§ What is expected:
Below is a listing; reproduce each line of it exactly.
-- BEGIN --
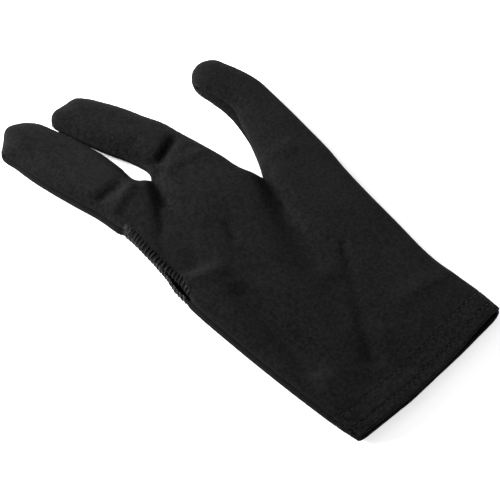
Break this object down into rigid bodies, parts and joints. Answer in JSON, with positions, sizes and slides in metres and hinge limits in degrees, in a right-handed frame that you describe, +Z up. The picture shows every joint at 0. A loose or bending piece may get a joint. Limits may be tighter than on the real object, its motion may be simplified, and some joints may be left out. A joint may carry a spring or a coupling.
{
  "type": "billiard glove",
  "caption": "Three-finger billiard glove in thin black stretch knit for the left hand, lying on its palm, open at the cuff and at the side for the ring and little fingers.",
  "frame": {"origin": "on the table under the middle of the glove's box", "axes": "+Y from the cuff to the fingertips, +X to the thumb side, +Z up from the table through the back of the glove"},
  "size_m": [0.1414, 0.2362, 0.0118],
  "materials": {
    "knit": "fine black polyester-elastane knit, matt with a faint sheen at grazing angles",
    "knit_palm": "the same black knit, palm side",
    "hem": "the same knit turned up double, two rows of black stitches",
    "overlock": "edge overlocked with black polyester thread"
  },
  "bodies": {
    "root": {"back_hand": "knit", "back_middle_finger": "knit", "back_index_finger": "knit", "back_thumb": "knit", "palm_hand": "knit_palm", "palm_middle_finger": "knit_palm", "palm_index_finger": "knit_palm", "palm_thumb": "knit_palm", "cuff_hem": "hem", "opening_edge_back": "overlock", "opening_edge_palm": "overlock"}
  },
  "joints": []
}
-- END --
§ Response for this exercise:
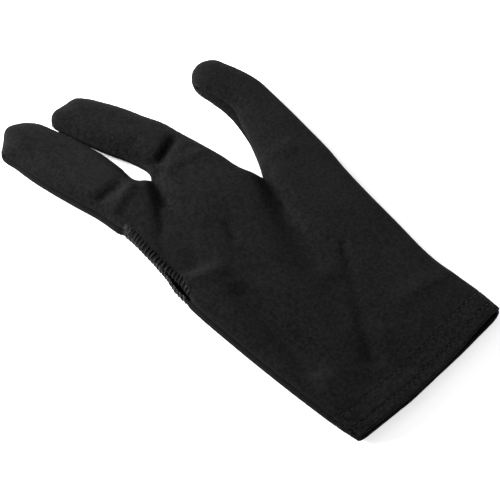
Break this object down into rigid bodies, parts and joints. Answer in JSON, with positions, sizes and slides in metres and hinge limits in degrees, in a right-handed frame that you describe, +Z up. The picture shows every joint at 0. A loose or bending piece may get a joint. Limits may be tighter than on the real object, its motion may be simplified, and some joints may be left out. A joint may carry a spring or a coupling.
{
  "type": "billiard glove",
  "caption": "Three-finger billiard glove in thin black stretch knit for the left hand, lying on its palm, open at the cuff and at the side for the ring and little fingers.",
  "frame": {"origin": "on the table under the middle of the glove's box", "axes": "+Y from the cuff to the fingertips, +X to the thumb side, +Z up from the table through the back of the glove"},
  "size_m": [0.1414, 0.2362, 0.0118],
  "materials": {
    "knit": "fine black polyester-elastane knit, matt with a faint sheen at grazing angles",
    "knit_palm": "the same black knit, palm side",
    "hem": "the same knit turned up double, two rows of black stitches",
    "overlock": "edge overlocked with black polyester thread"
  },
  "bodies": {
    "root": {"back_hand": "knit", "back_middle_finger": "knit", "back_index_finger": "knit", "back_thumb": "knit", "palm_hand": "knit_palm", "palm_middle_finger": "knit_palm", "palm_index_finger": "knit_palm", "palm_thumb": "knit_palm", "cuff_hem": "hem", "opening_edge_back": "overlock", "opening_edge_palm": "overlock"}
  },
  "joints": []
}